12 de septiembre de 2016

Una de política ficción (Cataluña independiente)

Cuando uno no quiere que suceda algo le resulta muy difícil ponerse en la situación no deseada. Sin embargo, desde mi punto de vista, esa actitud adolece de un gran defecto, el de la incapacidad intelectual de medir las exactas consecuencias que tendría el que sucediera lo que uno no desea que suceda. Ese es el caso de muchos españoles, que más allá de los tópicos, generalmente usados con carácter disuasorio, nunca nos ponemos a pensar qué podría ocurrir si realmente Cataluña llegara algún día a ser independiente de España. Hoy voy a dedicarle unos minutos a elucubrar sobre esta teórica eventualidad. Procuraré, además, hacerlo sin prejuicios, aunque es conocido que éstos son como las manchas en la piel, que a veces afloran sin que uno sepa por qué y sin que nada pueda hacer para evitarlo.

Con objeto de simplificar, voy a dividir las consecuencias en dos categorías, la primera de carácter sentimental y la segunda de trascendencia económica. Sé que se trata de una clasificación más que simple simplista, pero para mí propósito pudiera servir perfectamente. En la primera englobaré todas aquellas que tengan que ver con los sentimientos, sean estos personales, familiares o colectivos, y en la segunda las que pudieran estar relacionadas con el bolsillo de los ciudadanos. En cualquier caso, y como premisa, basaré mi reflexión en que ambas partes, la catalana y la española, hubieran pactado previamente la separación y, como consecuencia, se habrían adoptado por las dos partes todas las medidas necesarias para evitar en lo posible traumas y descalabros. Pongo esta condición como preliminar, porque no me cabe en la cabeza que pudiera ser de otra manera.

Somos muchos los españoles no catalanes que tenemos amigos y familiares catalanes y viceversa. Es más, es sabido que en Cataluña una gran parte de la población desciende de no catalanes, mantiene el castellano como idioma familiar y visita sus pueblos de origen con frecuencia. Pues bien, no se me ocurre pensar que tras la independencia alguien se viera obligado a perder el trato con sus amigos ni a negar los vínculos familiares. Estoy completamente convencido de que las cosas seguirían exactamente igual que ahora, más allá de alguna broma sobre la nueva situación. Las fronteras permanecerían tan abiertas como lo están en este momento, los teléfonos, salvo algún cambio de prefijo, nos unirían de la misma forma que nos unen en la actualidad y las comunicaciones ferroviarias y aéreas no sufrirían cambio alguno, salvo pequeñas variaciones de carácter administrativo, más curiosas que prácticas. Ni los españoles ni los catalanes notaríamos que hubieramos cruzado al otro lado de la línea imaginaria, al menos nada distinto de lo que ahora percibimos.

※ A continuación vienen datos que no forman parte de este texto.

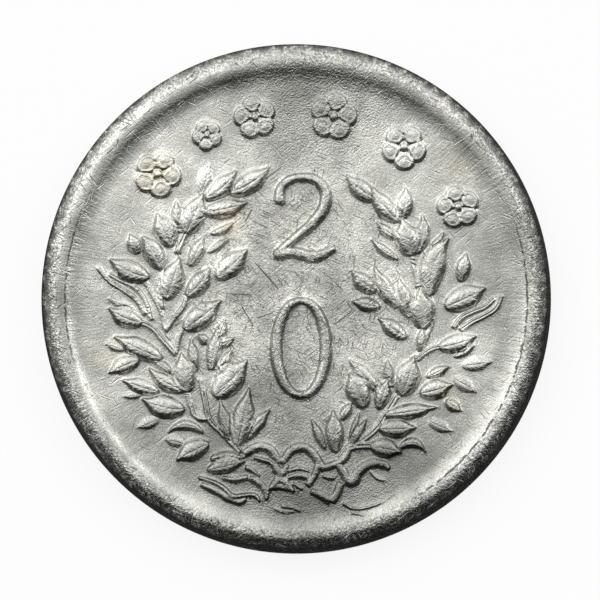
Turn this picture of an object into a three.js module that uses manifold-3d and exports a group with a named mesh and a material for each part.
// A small silver coin, struck in one piece: a reeded flan with a rounded rim on both faces,
// a tied wreath of two leafy branches under an arc of blossoms on the upper face and a head in
// profile on the lower one.
// Millimetres, +Z up. The coin lies flat with the origin under its centre, on the surface it rests on,
// and +Y points to the top of the wreath.

import * as THREE from "three";
import { mergeVertices } from "three/addons/utils/BufferGeometryUtils.js";
import Module from "manifold-3d";

// Driving dimensions of the flan.
const COIN_DIAMETER = 23.0;
const RIM_THICKNESS = 1.7;
const FIELD_THICKNESS = 1.12;
const RIM_WIDTH = 1.6; // from the coin's edge to the foot of the rim's inner slope
const SLOPE_WIDTH = 0.7; // the soft inner slope of the rim
const SHOULDER_WIDTH = 0.5; // rounded outer corner of the rim, measured inwards
const SHOULDER_DROP = 0.34; // the same corner, measured down from the rim's top
const SHOULDER_STEPS = 2;
const SLOPE_STEPS = 3;

// Reeding round the edge, between two smooth lips.
const REED_COUNT = 96;
const REED_DEPTH = 0.08;
const REED_LIP = 0.1;

// Relief heights above the field.
const RISE = { front: 0.24, behind: 0.17, faint: 0.1, stem: 0.12, ribbon: 0.14, blossom: 0.16 };
const LEAF_FULLNESS = 1.1; // how much fuller the leaves are than their drawn width
const ROOT_DEPTH = 0.12; // how far each raised form is rooted in the field
const WREATH_DRAWN_RADIUS = 9.9; // the field radius that the wreath and the head are drawn for

// The head on the lower face.
const HEAD_RISE = 0.22;
const HEAD_EDGE_RISE = 0.14; // where its outline meets the field
const HEAD_EDGE_SLANT = 0.16; // how far its sides lean inwards over their height
const HAIR_RISE = 0.245;
const LOCK_RISE = 0.27;

const SLIVER_SIZE = 0.006; // detail smaller than this, left by the joining of forms, is merged away

const coinRadius = COIN_DIAMETER / 2;
const fieldRadius = coinRadius - RIM_WIDTH;
const fieldDepth = (RIM_THICKNESS - FIELD_THICKNESS) / 2;
const upperField = RIM_THICKNESS - fieldDepth;
const lowerField = fieldDepth;

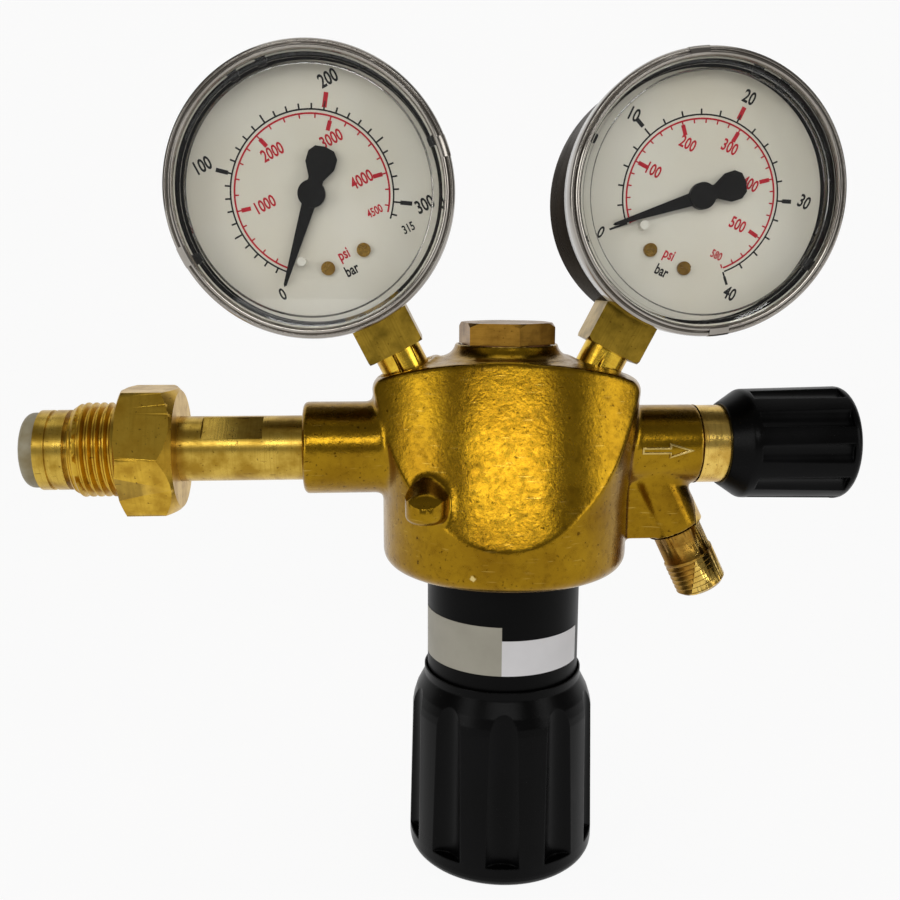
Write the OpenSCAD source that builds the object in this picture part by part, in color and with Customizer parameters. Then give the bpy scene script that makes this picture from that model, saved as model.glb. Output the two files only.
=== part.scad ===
// Two-gauge pressure regulator for compressed-air cylinders.
// Origin: start of the full inlet thread, on the inlet axis. +Z up, gauges face -Y.
// The body stands on its own vertical axis, inlet_reach along +X from the origin.

/* [Inlet] */
// Start of the full inlet thread to the body's vertical axis
inlet_reach = 102.6; // [90:0.1:130]
// Outside diameter of the inlet union thread
inlet_thread_d = 22.912; // [20:0.001:26]
// Length of the full inlet thread
inlet_thread_len = 10; // [7:0.1:14]
// Width across flats of the inlet nut
inlet_nut_af = 29.6; // [27:0.1:36]
// Thickness of the inlet nut's hexagon
inlet_nut_t = 13; // [9:0.1:18]
// Outside diameter of the inlet pipe
pipe_d = 15.9; // [12:0.1:18]
// Bore of the inlet pipe
pipe_bore_d = 6; // [3:0.1:9]
// Width across the wrench flats on the inlet pipe
pipe_flat_af = 14; // [11:0.1:15.5]
// Length of the wrench flats
pipe_flat_len = 14.5; // [6:0.1:20]
// Wrench flats to the inlet boss
pipe_flat_gap = 9.5; // [3:0.1:15]
// Turn of the wrench flats above level, as seen from the front
pipe_flat_turn = 54; // [0:1:90]
// Diameter of the collar at the inlet nose
collar_d = 19.4; // [18:0.1:21]
// Length of the collar
collar_len = 6.7; // [5:0.1:10]
// Play between the collar and the nut's leading end
collar_gap = 1.4; // [0.4:0.1:4]
// Length that the nose seal stands out of the collar
seal_len = 3.8; // [2:0.1:6]
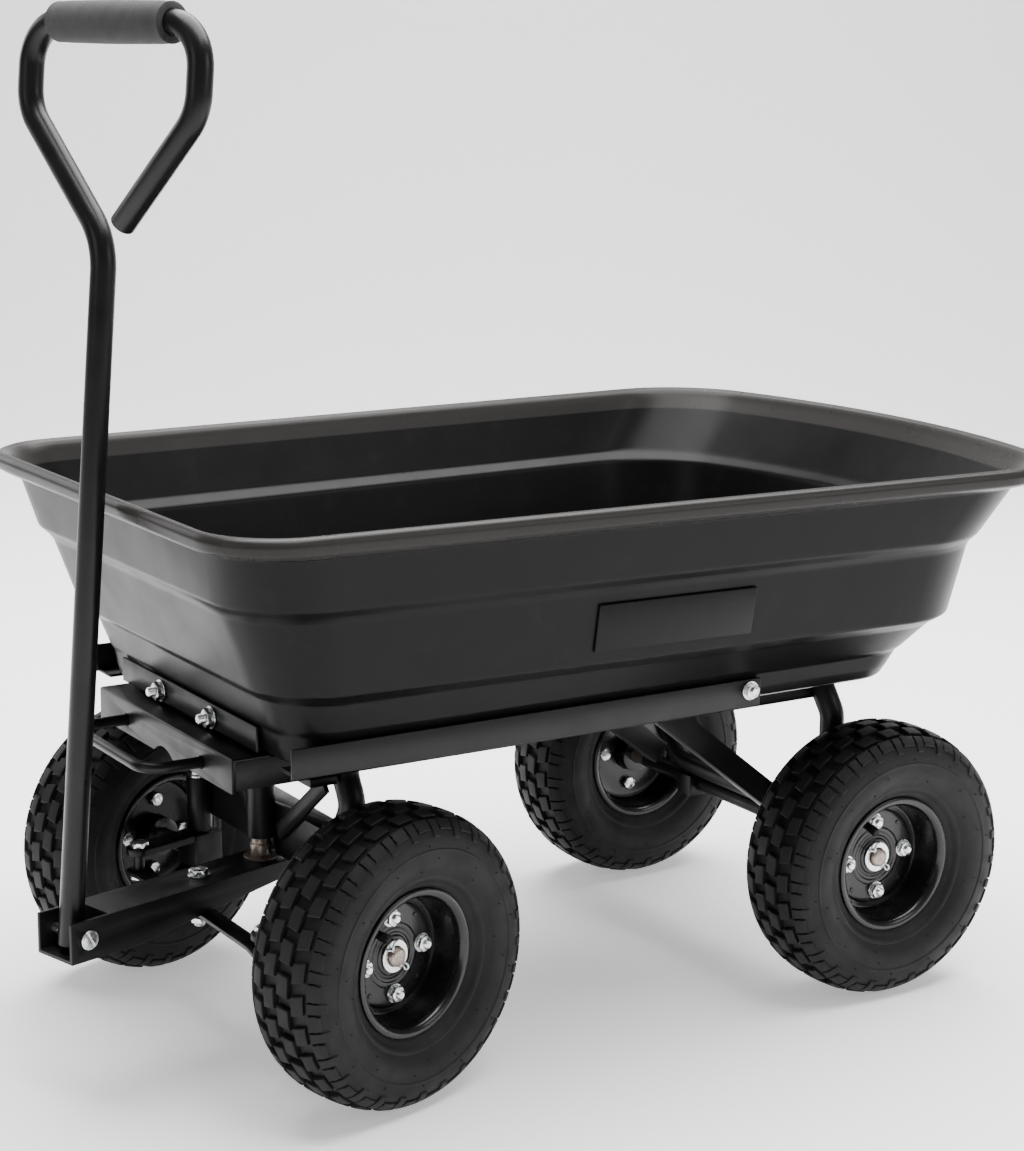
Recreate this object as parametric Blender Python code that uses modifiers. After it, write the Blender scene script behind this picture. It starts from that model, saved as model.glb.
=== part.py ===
"""Garden cart: a four-wheel dump cart with a moulded tub, a steel chassis and a pull handle.

Metres, +Z up, ground at z = 0. +X is across the cart, the handle end faces -Y and the
tub tips towards +Y. The front wheels and the tongue stand turned by STEER at rest.
"""
import math

import bmesh
import bpy
from mathutils import Matrix, Vector

# ---------------------------------------------------------------- driving dimensions
Y0 = 0.0180               # shift that puts the origin under the middle of the whole cart
STEER = math.radians(15)  # steering angle the cart stands at
LEAN = math.radians(5.2)  # rearward lean of the pull handle

TYRE_R, TYRE_HW = 0.130, 0.045
WHEEL_X = 0.205           # wheel mid-plane of the rear wheels
KING_X, SPINDLE = 0.130, 0.075
FRONT_Y, REAR_Y = -0.272, 0.272
AXLE_R = 0.0083

RAIL_X, RAIL_W = 0.120, 0.025     # chassis side rails
RAIL_Z0, RAIL_Z1 = 0.2705, 0.2962
PIVOT_Y, PIVOT_Z = 0.262, 0.2833  # tipping hinge of the tub

BRACKET_Y, BRACKET_Z = -0.366, 0.300   # front latch bracket: face and top
BRACKET_HX = 0.138
ROD_X, ROD_Z, ROD_R = 0.078, 0.2830, 0.005

TONGUE_TOP, TONGUE_HW = 0.1605, 0.0235
TONGUE_REAR, TONGUE_SLOT, TONGUE_END = 0.036, 0.186, 0.230
HANDLE_R_AT, HANDLE_Z = 0.213, 0.1440  # hinge of the handle: distance from the king pin, height
LINK_R = 0.073                         # steering arm length, the same on tongue and knuckles

TUBE_R = 0.0107   # pull handle tube
HOOP_R = 0.0118   # chassis hoops

GAP = 0.0003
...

En cuanto al mundo económico, si vivimos en la globalidad y no hay quien pare la tendencia, a quién se le puede ocurrir que la posible independencia fuera a quebrar la situación. En España se seguiría comprando sanitarios de Roca y comiendo butifarra del Ampurdán, y en Cataluña consumiendo uvas de Almería y utilizando camiones Iveco, siempre y cuando fabricantes y recolectores cumplieran con los requisitos del mercado, es decir, con las exigencias de los consumidores, que -torpes y ridículos boicots aparte- son independientes del origen del producto. Las empresas que no fueran ya multinacionales adquirirían inmediatamente este carácter y las sucursales que hubieran quedado al otro lado de la frontera pasarían a ser filiales exteriores de la matriz. Los empleados dirían mi jefe es español o catalán, según el caso, como ahora muchos dicen que quien los dirige es francés, alemán o británico, a pesar de que trabajen en Madrid o en Barcelona, en Carrión de los Condes o en Sant Sadurní d´Anoia. 

Todo lo demás lo pongo aparte, porque sería entrar en política y hoy no quiero. Prefiero dejarlo en pura elucubración, en divagación intrascendente. Tiempo habrá para lo otro.